* Written problem
Write the data out again, exactly as given.

* Information supplied
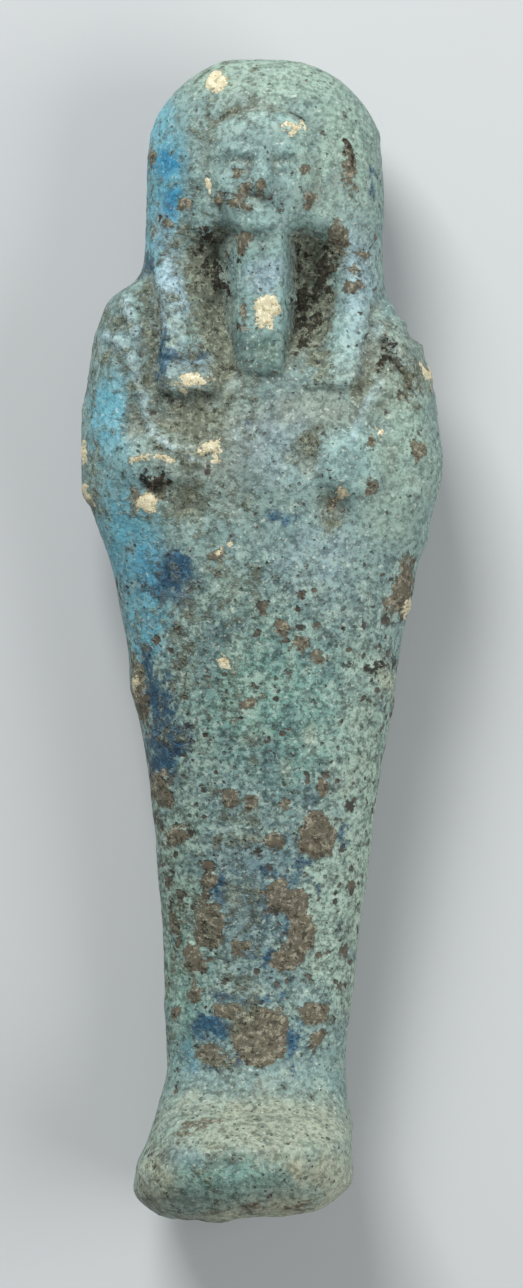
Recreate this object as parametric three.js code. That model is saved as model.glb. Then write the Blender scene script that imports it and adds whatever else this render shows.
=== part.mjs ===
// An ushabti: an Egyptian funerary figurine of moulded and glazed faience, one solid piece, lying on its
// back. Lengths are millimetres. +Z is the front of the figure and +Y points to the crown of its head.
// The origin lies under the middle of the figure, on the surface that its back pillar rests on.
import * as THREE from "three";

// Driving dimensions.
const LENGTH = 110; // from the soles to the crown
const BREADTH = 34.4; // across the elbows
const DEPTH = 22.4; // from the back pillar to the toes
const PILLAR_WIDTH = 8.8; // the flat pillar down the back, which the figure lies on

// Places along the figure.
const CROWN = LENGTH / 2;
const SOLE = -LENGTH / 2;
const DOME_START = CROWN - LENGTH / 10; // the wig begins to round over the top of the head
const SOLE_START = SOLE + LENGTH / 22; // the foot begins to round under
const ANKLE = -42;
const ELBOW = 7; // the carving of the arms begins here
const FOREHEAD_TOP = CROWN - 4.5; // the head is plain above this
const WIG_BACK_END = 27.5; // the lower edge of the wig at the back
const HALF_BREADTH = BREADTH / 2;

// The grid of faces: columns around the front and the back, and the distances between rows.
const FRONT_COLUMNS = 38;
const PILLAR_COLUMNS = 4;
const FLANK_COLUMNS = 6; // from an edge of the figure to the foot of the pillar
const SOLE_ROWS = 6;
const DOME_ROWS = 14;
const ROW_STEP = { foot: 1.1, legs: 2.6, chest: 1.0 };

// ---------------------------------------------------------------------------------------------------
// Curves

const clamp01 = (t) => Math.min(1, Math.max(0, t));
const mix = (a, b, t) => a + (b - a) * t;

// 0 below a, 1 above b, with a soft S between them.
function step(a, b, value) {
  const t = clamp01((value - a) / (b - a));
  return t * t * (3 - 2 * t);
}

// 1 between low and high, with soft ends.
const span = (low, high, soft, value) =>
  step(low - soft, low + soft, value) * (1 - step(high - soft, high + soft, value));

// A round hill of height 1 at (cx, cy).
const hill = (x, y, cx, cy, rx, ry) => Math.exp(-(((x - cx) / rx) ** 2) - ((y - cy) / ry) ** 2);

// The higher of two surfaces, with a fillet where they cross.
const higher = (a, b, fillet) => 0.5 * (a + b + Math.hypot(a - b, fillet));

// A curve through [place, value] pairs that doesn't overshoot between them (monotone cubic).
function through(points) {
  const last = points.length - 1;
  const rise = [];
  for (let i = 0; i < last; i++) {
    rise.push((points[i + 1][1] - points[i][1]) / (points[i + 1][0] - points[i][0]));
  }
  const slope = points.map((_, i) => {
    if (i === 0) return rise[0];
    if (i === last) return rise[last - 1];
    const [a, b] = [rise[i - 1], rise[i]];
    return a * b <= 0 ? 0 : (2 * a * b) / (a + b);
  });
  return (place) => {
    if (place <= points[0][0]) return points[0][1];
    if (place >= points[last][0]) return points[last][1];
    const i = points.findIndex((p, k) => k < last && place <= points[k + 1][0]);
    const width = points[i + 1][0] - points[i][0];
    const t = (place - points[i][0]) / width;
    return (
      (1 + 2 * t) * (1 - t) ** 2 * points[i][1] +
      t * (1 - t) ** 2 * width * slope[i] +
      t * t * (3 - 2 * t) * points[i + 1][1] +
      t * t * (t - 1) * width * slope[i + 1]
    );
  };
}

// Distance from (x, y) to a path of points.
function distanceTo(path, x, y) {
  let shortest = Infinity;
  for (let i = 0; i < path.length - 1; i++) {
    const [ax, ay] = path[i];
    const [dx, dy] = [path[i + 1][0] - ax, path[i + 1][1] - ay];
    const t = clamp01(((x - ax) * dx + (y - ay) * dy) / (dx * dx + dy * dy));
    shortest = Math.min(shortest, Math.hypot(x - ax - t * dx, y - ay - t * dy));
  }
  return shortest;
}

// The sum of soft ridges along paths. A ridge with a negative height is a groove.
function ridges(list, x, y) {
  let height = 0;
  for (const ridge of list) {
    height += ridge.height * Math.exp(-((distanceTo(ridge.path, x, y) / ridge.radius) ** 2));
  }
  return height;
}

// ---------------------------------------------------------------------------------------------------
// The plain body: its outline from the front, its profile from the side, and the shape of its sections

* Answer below
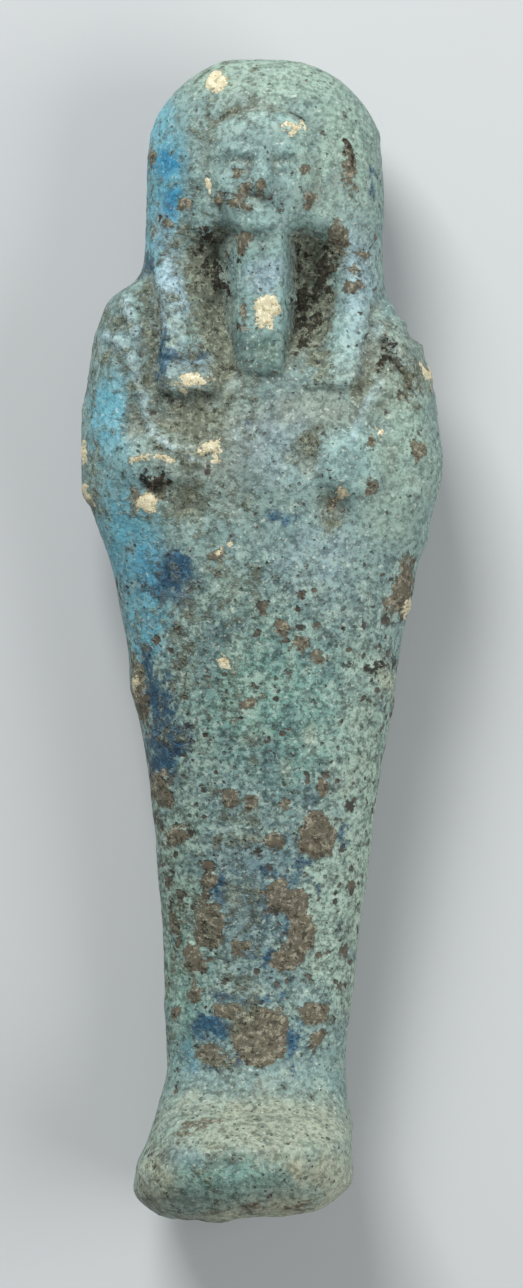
Recreate this object as parametric three.js code. That model is saved as model.glb. Then write the Blender scene script that imports it and adds whatever else this render shows.
=== part.mjs ===
// An ushabti: an Egyptian funerary figurine of moulded and glazed faience, one solid piece, lying on its
// back. Lengths are millimetres. +Z is the front of the figure and +Y points to the crown of its head.
// The origin lies under the middle of the figure, on the surface that its back pillar rests on.
import * as THREE from "three";

// Driving dimensions.
const LENGTH = 110; // from the soles to the crown
const BREADTH = 34.4; // across the elbows
const DEPTH = 22.4; // from the back pillar to the toes
const PILLAR_WIDTH = 8.8; // the flat pillar down the back, which the figure lies on

// Places along the figure.
const CROWN = LENGTH / 2;
const SOLE = -LENGTH / 2;
const DOME_START = CROWN - LENGTH / 10; // the wig begins to round over the top of the head
const SOLE_START = SOLE + LENGTH / 22; // the foot begins to round under
const ANKLE = -42;
const ELBOW = 7; // the carving of the arms begins here
const FOREHEAD_TOP = CROWN - 4.5; // the head is plain above this
const WIG_BACK_END = 27.5; // the lower edge of the wig at the back
const HALF_BREADTH = BREADTH / 2;

// The grid of faces: columns around the front and the back, and the distances between rows.
const FRONT_COLUMNS = 38;
const PILLAR_COLUMNS = 4;
const FLANK_COLUMNS = 6; // from an edge of the figure to the foot of the pillar
const SOLE_ROWS = 6;
const DOME_ROWS = 14;
const ROW_STEP = { foot: 1.1, legs: 2.6, chest: 1.0 };

// ---------------------------------------------------------------------------------------------------
// Curves

const clamp01 = (t) => Math.min(1, Math.max(0, t));
const mix = (a, b, t) => a + (b - a) * t;

// 0 below a, 1 above b, with a soft S between them.
function step(a, b, value) {
  const t = clamp01((value - a) / (b - a));
  return t * t * (3 - 2 * t);
}

// 1 between low and high, with soft ends.
const span = (low, high, soft, value) =>
  step(low - soft, low + soft, value) * (1 - step(high - soft, high + soft, value));

// A round hill of height 1 at (cx, cy).
const hill = (x, y, cx, cy, rx, ry) => Math.exp(-(((x - cx) / rx) ** 2) - ((y - cy) / ry) ** 2);

// The higher of two surfaces, with a fillet where they cross.
const higher = (a, b, fillet) => 0.5 * (a + b + Math.hypot(a - b, fillet));

// A curve through [place, value] pairs that doesn't overshoot between them (monotone cubic).
function through(points) {
  const last = points.length - 1;
  const rise = [];
  for (let i = 0; i < last; i++) {
    rise.push((points[i + 1][1] - points[i][1]) / (points[i + 1][0] - points[i][0]));
  }
  const slope = points.map((_, i) => {
    if (i === 0) return rise[0];
    if (i === last) return rise[last - 1];
    const [a, b] = [rise[i - 1], rise[i]];
    return a * b <= 0 ? 0 : (2 * a * b) / (a + b);
  });
  return (place) => {
    if (place <= points[0][0]) return points[0][1];
    if (place >= points[last][0]) return points[last][1];
    const i = points.findIndex((p, k) => k < last && place <= points[k + 1][0]);
    const width = points[i + 1][0] - points[i][0];
    const t = (place - points[i][0]) / width;
    return (
      (1 + 2 * t) * (1 - t) ** 2 * points[i][1] +
      t * (1 - t) ** 2 * width * slope[i] +
      t * t * (3 - 2 * t) * points[i + 1][1] +
      t * t * (t - 1) * width * slope[i + 1]
    );
  };
}

// Distance from (x, y) to a path of points.
function distanceTo(path, x, y) {
  let shortest = Infinity;
  for (let i = 0; i < path.length - 1; i++) {
    const [ax, ay] = path[i];
    const [dx, dy] = [path[i + 1][0] - ax, path[i + 1][1] - ay];
    const t = clamp01(((x - ax) * dx + (y - ay) * dy) / (dx * dx + dy * dy));
    shortest = Math.min(shortest, Math.hypot(x - ax - t * dx, y - ay - t * dy));
  }
  return shortest;
}

// The sum of soft ridges along paths. A ridge with a negative height is a groove.
function ridges(list, x, y) {
  let height = 0;
  for (const ridge of list) {
    height += ridge.height * Math.exp(-((distanceTo(ridge.path, x, y) / ridge.radius) ** 2));
  }
  return height;
}

// ---------------------------------------------------------------------------------------------------
// The plain body: its outline from the front, its profile from the side, and the shape of its sections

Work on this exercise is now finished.